President George W. Bush won re-election here in 2004 because his get-out-the-vote machine was more effective than that of Democratic nominee John Kerry. The Bush campaign identified and turned low propensity voters who were highly likely to vote Republican if only they’d show up at the polls. Obama’s strategic operation and Democratic turnout advantage over the GOP four years later was even more pronounced. Similar advantages over Romney helped him defy the odds of high unemployment and minimal support from independents.

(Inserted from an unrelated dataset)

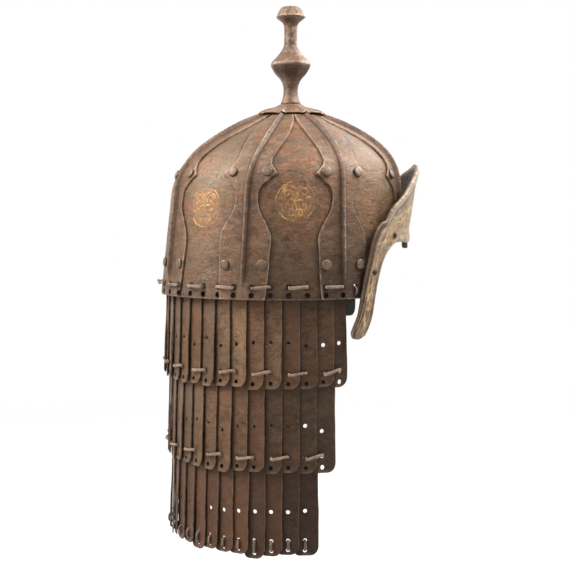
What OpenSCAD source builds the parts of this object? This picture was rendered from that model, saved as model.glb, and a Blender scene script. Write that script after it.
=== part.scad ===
// Multi-plate iron helmet: an eight-ridged bowl, a baluster finial, a standing
// brow plate and a neck guard of three hanging rows of laced lamellae.
// Millimetres. +X is the wearer's front, +Y the wearer's left and +Z is up.
// The origin is the centre of the bowl's rim, at the height of its lower edge.

/* [Bowl] */
// Outside radius of the inner plates at the rim
rim_r = 111.6; // [110.5:0.1:113]
// Height at which the bowl's outline would close over its axis
crown_h = 178.6; // [176:0.2:182]
// Height where the wall starts to turn in
shoulder_h = 79; // [76:1:82]
// Loss of wall radius for each millimetre of height
wall_taper = 0.078; // [0.065:0.001:0.085]
// Power of the height in the shoulder curve
shoulder_power = 3.48; // [3.3:0.02:3.6]
// Power of the whole shoulder curve
crown_power = 1.78; // [1.7:0.01:1.85]
// Forward offset of the line where all plate joints would meet
joint_axis_x = 2.5; // [1.5:0.1:3.5]
// Forward offset of the crown, which gives the full front shoulder
crown_x = 8.2; // [7:0.1:10]
// Height at which the crown starts to move forward
crown_lean_from = 85; // [82:1:90]
// Height at which the crown has moved all the way forward
crown_lean_to = 148; // [142:1:154]
// How far the joints turn towards the sides of the crown, in degrees
crown_turn = 4; // [0:0.5:5]
// Height at which that turn starts
turn_from = 105; // [100:1:110]
// Height at which that turn is complete
turn_to = 150; // [145:1:155]
// Number of inner plates, and of ridged plates
plate_count = 8; // [8]
// Flat facets across each inner plate
facets = 8; // [8]
// Rows of facets that would take the curve to its top
crown_rows = 16; // [14:1:18]

/* [Plates] */
// Thickness of an inner plate
inner_t = 1.3; // [1:0.1:1.5]
// Thickness of a ridged plate
ridged_t = 1.5; // [1.2:0.1:1.8]
// Clearance between the layers of plate
layer_gap = 0.12; // [0.08:0.01:0.2]
// Angle left open on each side of a joint between inner plates
joint_gap_deg = 0.12; // [0.08:0.01:0.3]
// How far below the crown's height the ridged plates end, under the apex plate
ridged_top_drop = 16.2; // [15.8:0.1:16.6]
// Half width of a ridged plate at its top end
top_half_w = 8.5; // [7:0.5:9]
// Half width of a ridged plate where its upper part is widest
upper_half_w = 16.8; // [15:0.2:18]
// Half width of a ridged plate just above its cusps
neck_half_w = 15.2; // [14.6:0.1:16]
// Half width of a ridged plate at the cusps
cusp_half_w = 23.6; // [22.6:0.2:24.6]
// Height of the cusps
cusp_z = 105; // [104:0.5:107]
// Half width of a ridged plate at the waist of its scallops
waist_half_w = 9.6; // [8.6:0.2:10.6]
// Height of the waist of the scallops
waist_z = 84; // [81:1:86]
// Half width of a ridged plate below the scallops
foot_half_w = 22.4; // [21.4:0.2:23.4]
// Half width of a ridged plate at the rim
rim_half_w = 19.4; // [18.6:0.2:20.2]
// Height of the keel above its plate
keel_h = 4; // [3:0.1:4.4]
// Half width of the keel at its foot
keel_half_w = 2.8; // [2.2:0.1:3]
// Height of the keel's lower end, just above the lacing holes
keel_foot_z = 14; // [13.2:0.2:18]
// How far below its plate's top the keel ends, beside the apex plate
keel_top_drop = 3.6; // [3.4:0.1:4.6]
// Height of the lower end of the two front keels
front_keel_z = 60; // [58:1:64]

/* [Rivets] */
// Radius of a rivet shank
shank_r = 2; // [1.6:0.1:2.4]
// Clearance of a shank in its hole
rivet_fit = 0.06; // [0.03:0.01:0.1]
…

For Republicans in 2016, the challenge is to drum up as much of the vote as they can in southwest Ohio and hold down their losses in Cleveland, while simultaneously motivating rural conservatives and less partisan swing voters. It’s hardly a secret sauce, and after all these years the voters here are used to the attention. Their overhauled voter turnout machine, rolled out in the 2014 elections and refined again this year, will also have to deliver.

Grabbing Ohioans before they tune out, especially once the political season is underway and the airwaves become wall-to-wall campaigns, requires some creativity and an outside-the-box approach. That means no cookie cutter ads that have been popular with national party committees who have to advertise in sometimes hundreds of media markets; that means no stock video footage with cartoonish pictures of the politician they’re criticizing.

“Ohio general election voters are somewhat sophisticated if for no other reason than they’re bombarded with candidates and ads every four years,” said Al Weaver, a Republican consultant based in Columbus. “So what works in non-battleground state wouldn’t work so well in Ohio.”

Disclosure: The author’s wife works as an adviser to Scott Walker.